Thanks to the PSDP project, the space occupied by Minjara is the only renovated building in the whole expo centre, as the complex was abandoned during the Lebanese Civil War. The 1500m2 building chosen by Minjara was in ruins. Today it has become a lively meeting place.
Symbolically, the space has been designed around a bright atrium, and follows the wood treatment process: The entrance is dedicated to the reception of raw materials, then there is an area used by designers. Production takes place in the workshop provided for the carpenters and the exhibition space allows designers and craftsmen from Tripoli to showcase their furniture.
The wood processing project is divided into several phases. Phase one of the project was to carry out an in-depth survey of the industry in Tripoli and the surrounding area, bringing together all its carpenters. The results were published on “www.furnituretripoli.com”, which contains a comprehensive map of the wood and furniture sector in Lebanon’s 2nd city. This research provides all the key information, from wood suppliers to end clients, via carpenters and furniture showrooms.
“Over 400 carpentry companies are listed, all of whom will benefit from the project, at least indirectly”, explains project manager Bechara Chemaly.
The same site also offers a series of workshops for those wishing to expand their knowledge and develop certain techniques, or even boost their managerial skills.
“People don’t buy Lebanese any more!”
Market research has also been conducted, providing concrete findings on wooden furniture production in Tripoli and the needs of the local and regional markets.
“Tripoli is known for its classical and baroque furniture. However, the current demand is for functional, contemporary furniture. This is one of the main problems facing the sector: Supply does not match demand”, explains Bechara Chemaly. “People don’t buy Lebanese any more!”
“This diagnosis having been made, it has proved very difficult to convince local artisans to change style”, says Alexis Ghosn, project manager at Expertise France. He believes that, “in order for the sector to survive, it must change and produce furniture that meets the demands of the Lebanese market, before considering exporting”. Today, a large volume of furniture is imported from Turkey, China and Egypt, at a very low cost. As a result, prices must adapt to compete with foreign goods.
“As a label, Minjara will therefore offer competitively priced furniture, with European quality, produced by carpenters in Tripoli, explains Alexis Ghosn.
In that spirit, it is Minjara’s role to bring together artisan woodworkers, furniture designers, interior designers and furniture showroom owners in one space. “There is a lack of cooperation and connection between those who design furniture, those who manufacture it and those who sell it.
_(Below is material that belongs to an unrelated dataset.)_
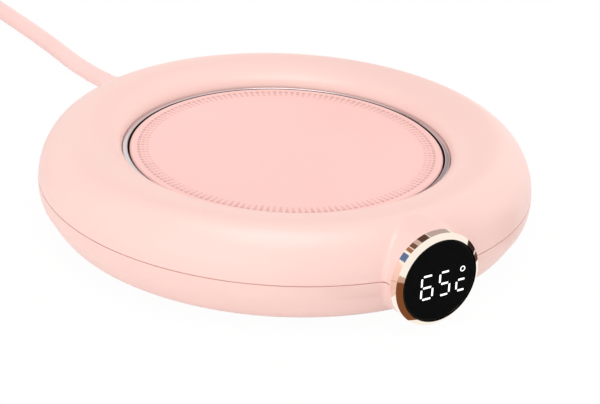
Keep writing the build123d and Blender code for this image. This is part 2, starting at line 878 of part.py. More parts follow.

That’s why we want Minjara to bridge the gap between the links in the sector’s supply chain”, explains Chemaly.
Thanking the EU
The workshop is bustling with carpenters. All eyes are on a huge, state-of-the-art machine at their centre. Ali Boksmati, a young man from Tripoli, is teaching the carpenters how to use it. “This machine is intended to help the craftsmen in their work. It saves a lot of time when carving wood. It also offers a great degree of precision. Just enter your chosen design on the computer, and the machine produces it”.
There is a friendly atmosphere among the colleagues and they appreciate the help on offer. Raafat concludes, “We must wholeheartedly thank the EU for this project. Thanks to them, we have hope that our industry will recover.”